The list of who else uses Facebook is a growing one.
• Last fall, North Carolina State University disciplined several students for underage drinking after a resident assistant found party photos of them on Facebook.
• A few days after students rushed the football field following a Penn State win over Ohio State, campus police found pictures of the incident containing identifiable students on Facebook.
• Northern Kentucky and the University of Kentucky both have disciplined students they’d seen drinking in pictures posted on Facebook.
•Ca;mpus police at George Washington University use Facebook to find underage drinkers.
• Employers and the career center at the University of Kansas use Facebook to evaluate students being considered for KU jobs.
The list of incidents spurred by MySpace.com goes beyond college drinking. Police arrested a Connecticut man accused of raping a 14-year-old girl he’d met through MySpace.
“I’ve never heard of anybody having an issue because of Facebook,” says Korin, the MSU freshman.

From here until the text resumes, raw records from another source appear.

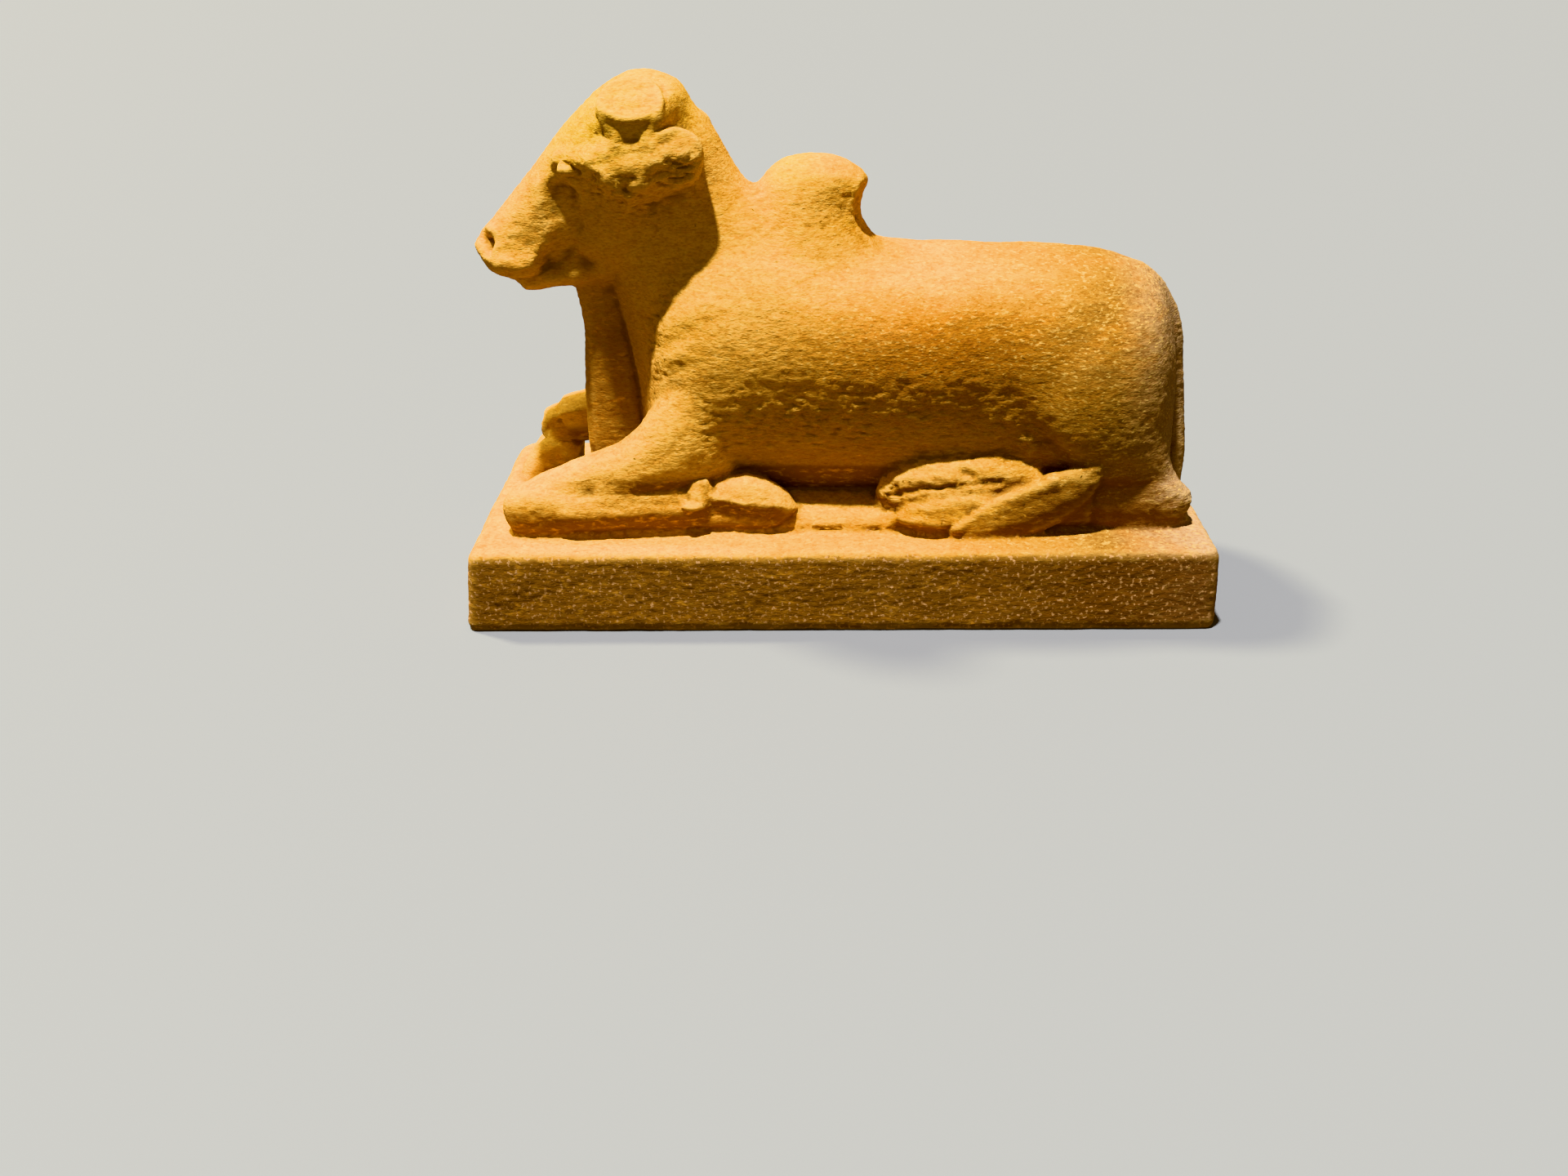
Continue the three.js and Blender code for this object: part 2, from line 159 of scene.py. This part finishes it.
# Head: the brow stands over the cheek, and the eye is a small almond under three fine wrinkles.
BROW = [(-350, -61, 570), (-337, -70, 575), (-324, -81, 574), (-308, -94, 571), (-288, -104, 558)]
BROW += [(-272, -104, 540), (-256, -97, 523), (-240, -104, 540), (-230, -112, 562)]
carve(BROW[:5], 9, 5, sides=BOTH)
carve(BROW[4:], 9, 2.5, sides=BOTH)
MUZZLE_EDGE = [(-379, -52, 536), (-374, -57, 506), (-367, -60, 486), (-373, -56, 464), (-388, -49, 444)]
carve(MUZZLE_EDGE, 9, 4, sides=BOTH)
carve([(-350, -58, 526), *beside(MUZZLE_EDGE[1:], x=23, z=-4)], 20, -14, sharp=4, sides=BOTH)
carve([(-346, -56, 446), (-338, -55, 436), (-328, -54, 430)], 13, -10, sides=BOTH)
carve([(-318, -78, 516), (-314, -74, 482), (-318, -62, 440)], 24, -11, sharp=3, sides=BOTH)
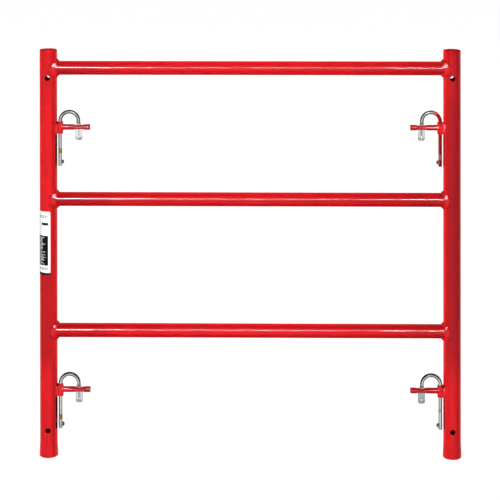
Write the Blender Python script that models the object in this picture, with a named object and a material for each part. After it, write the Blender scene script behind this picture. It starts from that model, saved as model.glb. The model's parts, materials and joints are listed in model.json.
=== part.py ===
"""A steel scaffold end frame: two tube posts, three welded rails, and four brace studs.

Each stud has a slotted waist. A hook made of bent rod slides up and down in a sleeve beside
the post, and its flattened tab drops through the slot to hold a cross brace on the stud.
"""

import math

import bmesh
import bpy
from mathutils import Matrix, Vector

# Driving dimensions, in metres. X runs along the rails, -Y is the front and Z is up.
CLEARANCE = 0.0003  # air between two pieces that touch on the real frame

POST_SPACING = 1.0224  # between the posts' axes
POST_HEIGHT = 1.029
POST_RADIUS = 0.022225
POST_WALL = 0.003175
FOOT_FLARE = 0.0013  # how much wider the foot's radius is
FOOT_FLARE_HEIGHT = 0.045
FOOT_FLARE_MIDDLE = 0.020  # height of the ring between the foot and the plain tube
PIN_HOLE_RADIUS = 0.0065
PIN_HOLE_INSET = 0.0685  # from each end of a post to the hole's axis

RAIL_RADIUS = 0.01745
RAIL_WALL = 0.0021
RAIL_PITCH = 0.333
MIDDLE_RAIL_HEIGHT = 0.650
RAIL_WELD_LEG = 0.0065
WELD_CROWN = 0.12  # how far a ring bead's face stands out, as a share of its depth

UPPER_LOCK_HEIGHT = 0.8329  # of the brace stud's axis
LOWER_LOCK_HEIGHT = 0.1667

SLEEVE_RADIUS = 0.0074
SLEEVE_BORE = 0.0053
SLEEVE_LENGTH = 0.030
SLEEVE_DROP = 0.0015  # of the sleeve's middle below the stud's axis
SLEEVE_WELD_ON_POST = (11.0, 32.0)  # degrees around the post, from the bead's root to its toe
SLEEVE_WELD_ON_SLEEVE = (30.0, 68.0)  # degrees around the sleeve, from root to toe
SLEEVE_WELD_HALF_LENGTH = 0.0145
SLEEVE_WELD_TAPER = 0.0017  # length of the narrowing at each end
SLEEVE_WELD_FULLNESS = {"end": 0.45, "shoulder": 0.9, "middle": 1.0}  # share of the bead's width

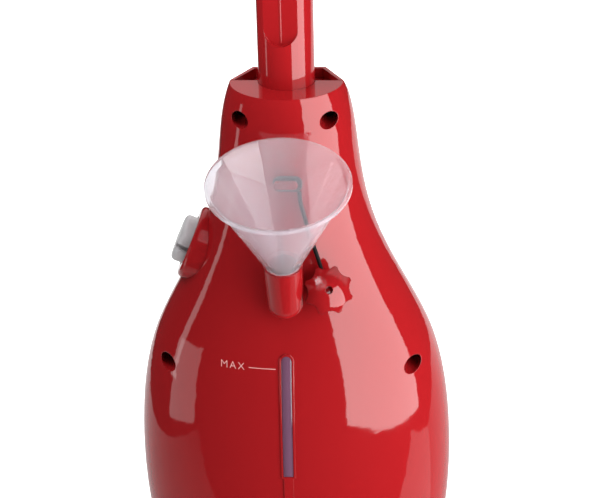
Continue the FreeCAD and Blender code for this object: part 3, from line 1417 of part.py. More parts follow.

“Can’t you see though, some stupid girl puts her whole life story out there, shoe size, lipstick color,” Wodicka says, “and then some guy starts stalking her?”

Birth of a phenomenon


Facebook was created by Mark Zuckerberg, a student at Harvard, who thought up the idea in 2004. It took off at Harvard, and spread quickly throughout the Ivy League and the rest of the East Coast.
Today they expanded to all schools in the nation and have now more than 12.4 million unique users who come to the site each month. Facebook comes in seventh in terms of overall traffic on the entire Web, one spot behind Google. Hughes says users are spending an average of 18 minutes per day on the site, although the students contacted by The Free Press say their Facebook time is much more than that.
According to Facebook, 67 percent of its users log in each day. Each day the network gets about 300 million page views.
And anyone who’s not in now, probably will be soon.
“There was this girl who just moved here,” Wodicka said. “And I asked her if she was on Facebook and she was like, ‘Facebook? What’s that?’”
Within days the girl had found out, logged on and created her page.